Stock Performance- The Company’s vision is to be one of the world’s great service companies, that can help its customers, communities and people to prosper and grow. As on date, it is Australia’s second largest company, with almost 40,000 people around the world and is devoted to helping more than 13 million customers to grow and prosper. Further, the management stated that they maintained the credit ratings of AA- from Fitch Ratings and A1 from Moody’s and AA- from S&P Global Ratings. WBC disclosed to ASX that one of its directors, Peter Stanley Nash had a direct & indirect interest in the company and acquired 2,876 more ordinary shares via on-market Purchase at an issue price of $27.52 per share. It is expected that system lending growth will further moderate and is targeting similar productivity savings as it witnessed in 1HFY18.

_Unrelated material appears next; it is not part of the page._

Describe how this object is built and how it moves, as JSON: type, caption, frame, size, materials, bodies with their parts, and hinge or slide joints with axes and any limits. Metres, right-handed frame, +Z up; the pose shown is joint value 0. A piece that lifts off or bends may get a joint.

According to the management, the concerns raised by Royal Commission are important and provide a critical opportunity to restore customer trust across the sector. In this regard, WBC has launched number of new digital initiatives that make it easier for customers to manage their money. The Group is actively seeking out instances where it has gone wrong, and in those cases, it is putting it right so that the customers are not affected. There was an improvement in Reinvestment Rate that is it moved up from 1.5 per cent (as on September 2017) to 1.6 per cent (as on March 2018). The stock was down by 6.07 per cent in past six months and recovered in last one month and was up by 3.34 per cent as on 22 June 2018. The stock moved up 4.4% in last five days. We give a “Buy” recommendation on WBC at the current market price of $29.20 keeping in mind the interest rates landscape and WBC’s credit portfolio which is fundamentally looking better and well positioned.